→ Problem statement: Only the lines from the one containing "Recreate this object as parametric three.js" through the one containing "const CRYSTAL_ROUGHNESS = 0.25;" are to be copied, exactly and with both ends kept.

Entries with model source code:
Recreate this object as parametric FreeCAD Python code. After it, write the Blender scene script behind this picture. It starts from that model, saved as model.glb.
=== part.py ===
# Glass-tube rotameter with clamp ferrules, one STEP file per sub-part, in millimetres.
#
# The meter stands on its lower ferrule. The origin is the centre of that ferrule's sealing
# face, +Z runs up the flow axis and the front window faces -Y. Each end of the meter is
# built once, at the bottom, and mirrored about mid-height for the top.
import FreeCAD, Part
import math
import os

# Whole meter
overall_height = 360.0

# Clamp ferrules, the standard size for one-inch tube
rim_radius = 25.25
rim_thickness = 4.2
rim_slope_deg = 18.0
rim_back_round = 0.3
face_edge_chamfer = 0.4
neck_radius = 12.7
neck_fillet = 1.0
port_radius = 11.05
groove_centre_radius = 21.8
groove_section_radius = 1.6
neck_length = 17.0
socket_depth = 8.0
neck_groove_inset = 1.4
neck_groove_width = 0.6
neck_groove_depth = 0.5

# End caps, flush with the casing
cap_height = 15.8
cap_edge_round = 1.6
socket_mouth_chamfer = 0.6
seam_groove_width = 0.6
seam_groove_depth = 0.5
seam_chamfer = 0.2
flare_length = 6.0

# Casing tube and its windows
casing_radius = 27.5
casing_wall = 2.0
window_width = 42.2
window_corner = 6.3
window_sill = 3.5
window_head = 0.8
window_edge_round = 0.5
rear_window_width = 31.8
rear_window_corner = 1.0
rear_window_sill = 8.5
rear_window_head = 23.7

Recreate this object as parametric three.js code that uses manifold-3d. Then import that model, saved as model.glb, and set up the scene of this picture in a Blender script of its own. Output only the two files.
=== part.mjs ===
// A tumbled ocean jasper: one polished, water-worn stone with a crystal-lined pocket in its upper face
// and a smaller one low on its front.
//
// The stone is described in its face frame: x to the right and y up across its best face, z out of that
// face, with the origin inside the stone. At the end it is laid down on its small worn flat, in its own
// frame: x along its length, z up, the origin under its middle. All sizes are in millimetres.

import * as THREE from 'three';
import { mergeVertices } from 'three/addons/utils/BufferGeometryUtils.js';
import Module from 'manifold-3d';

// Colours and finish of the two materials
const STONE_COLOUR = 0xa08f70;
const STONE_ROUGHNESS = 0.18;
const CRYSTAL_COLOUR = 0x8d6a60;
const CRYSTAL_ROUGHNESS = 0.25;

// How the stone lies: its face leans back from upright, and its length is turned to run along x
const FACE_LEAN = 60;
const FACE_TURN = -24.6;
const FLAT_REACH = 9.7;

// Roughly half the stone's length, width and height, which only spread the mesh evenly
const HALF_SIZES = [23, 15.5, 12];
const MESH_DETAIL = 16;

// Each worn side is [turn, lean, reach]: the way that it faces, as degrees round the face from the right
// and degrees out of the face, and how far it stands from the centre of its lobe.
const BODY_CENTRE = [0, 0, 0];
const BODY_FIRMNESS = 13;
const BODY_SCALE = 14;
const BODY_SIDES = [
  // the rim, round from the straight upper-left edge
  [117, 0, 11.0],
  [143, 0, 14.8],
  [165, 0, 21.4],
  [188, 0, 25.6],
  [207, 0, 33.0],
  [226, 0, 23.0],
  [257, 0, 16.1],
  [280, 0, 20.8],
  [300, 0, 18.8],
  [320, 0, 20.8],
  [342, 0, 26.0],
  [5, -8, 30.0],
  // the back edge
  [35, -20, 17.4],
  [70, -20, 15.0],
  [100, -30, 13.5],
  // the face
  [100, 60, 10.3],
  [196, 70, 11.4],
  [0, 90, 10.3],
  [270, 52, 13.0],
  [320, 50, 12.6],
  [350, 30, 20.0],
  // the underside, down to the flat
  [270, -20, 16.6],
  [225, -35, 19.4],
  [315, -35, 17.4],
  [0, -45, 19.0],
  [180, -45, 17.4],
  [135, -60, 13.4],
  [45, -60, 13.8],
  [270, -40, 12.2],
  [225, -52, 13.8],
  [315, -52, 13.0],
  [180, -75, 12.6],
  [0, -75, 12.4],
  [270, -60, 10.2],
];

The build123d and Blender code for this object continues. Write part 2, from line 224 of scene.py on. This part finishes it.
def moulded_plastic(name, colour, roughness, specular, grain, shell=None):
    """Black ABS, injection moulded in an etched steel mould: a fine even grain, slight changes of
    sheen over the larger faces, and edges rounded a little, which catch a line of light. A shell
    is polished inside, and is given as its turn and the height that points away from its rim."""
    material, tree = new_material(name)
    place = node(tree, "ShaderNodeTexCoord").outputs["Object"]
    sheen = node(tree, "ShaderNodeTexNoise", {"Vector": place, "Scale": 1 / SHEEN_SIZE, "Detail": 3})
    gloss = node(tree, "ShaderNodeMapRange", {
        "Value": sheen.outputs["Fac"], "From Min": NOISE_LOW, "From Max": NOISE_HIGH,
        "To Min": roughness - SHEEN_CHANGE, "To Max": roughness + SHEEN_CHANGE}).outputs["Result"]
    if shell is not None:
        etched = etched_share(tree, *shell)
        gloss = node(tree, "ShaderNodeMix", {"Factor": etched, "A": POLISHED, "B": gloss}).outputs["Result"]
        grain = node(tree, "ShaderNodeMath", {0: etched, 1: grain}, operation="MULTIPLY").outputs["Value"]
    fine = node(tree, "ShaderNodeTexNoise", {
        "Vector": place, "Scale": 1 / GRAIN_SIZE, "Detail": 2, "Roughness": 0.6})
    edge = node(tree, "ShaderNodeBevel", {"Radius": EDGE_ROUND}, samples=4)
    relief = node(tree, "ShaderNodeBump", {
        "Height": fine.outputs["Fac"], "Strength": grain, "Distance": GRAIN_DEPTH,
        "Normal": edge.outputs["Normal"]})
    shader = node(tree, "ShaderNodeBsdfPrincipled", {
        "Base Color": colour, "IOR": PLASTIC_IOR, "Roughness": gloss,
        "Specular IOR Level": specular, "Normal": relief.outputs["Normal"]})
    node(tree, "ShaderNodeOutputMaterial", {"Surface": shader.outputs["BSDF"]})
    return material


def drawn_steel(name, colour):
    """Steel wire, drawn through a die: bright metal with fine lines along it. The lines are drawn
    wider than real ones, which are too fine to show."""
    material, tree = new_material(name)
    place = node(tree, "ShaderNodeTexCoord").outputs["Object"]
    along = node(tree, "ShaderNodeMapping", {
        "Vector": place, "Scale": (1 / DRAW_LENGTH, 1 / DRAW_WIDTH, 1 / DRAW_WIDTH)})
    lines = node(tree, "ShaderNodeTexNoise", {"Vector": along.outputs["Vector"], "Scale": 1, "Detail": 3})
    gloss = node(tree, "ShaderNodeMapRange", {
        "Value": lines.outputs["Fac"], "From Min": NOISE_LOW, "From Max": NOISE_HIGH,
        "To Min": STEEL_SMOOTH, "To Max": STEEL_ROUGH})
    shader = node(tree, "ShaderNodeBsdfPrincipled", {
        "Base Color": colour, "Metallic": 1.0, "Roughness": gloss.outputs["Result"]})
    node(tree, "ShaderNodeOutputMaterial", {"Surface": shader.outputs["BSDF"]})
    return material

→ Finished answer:
Recreate this object as parametric three.js code that uses manifold-3d. Then import that model, saved as model.glb, and set up the scene of this picture in a Blender script of its own. Output only the two files.
=== part.mjs ===
// A tumbled ocean jasper: one polished, water-worn stone with a crystal-lined pocket in its upper face
// and a smaller one low on its front.
//
// The stone is described in its face frame: x to the right and y up across its best face, z out of that
// face, with the origin inside the stone. At the end it is laid down on its small worn flat, in its own
// frame: x along its length, z up, the origin under its middle. All sizes are in millimetres.

import * as THREE from 'three';
import { mergeVertices } from 'three/addons/utils/BufferGeometryUtils.js';
import Module from 'manifold-3d';

// Colours and finish of the two materials
const STONE_COLOUR = 0xa08f70;
const STONE_ROUGHNESS = 0.18;
const CRYSTAL_COLOUR = 0x8d6a60;
const CRYSTAL_ROUGHNESS = 0.25;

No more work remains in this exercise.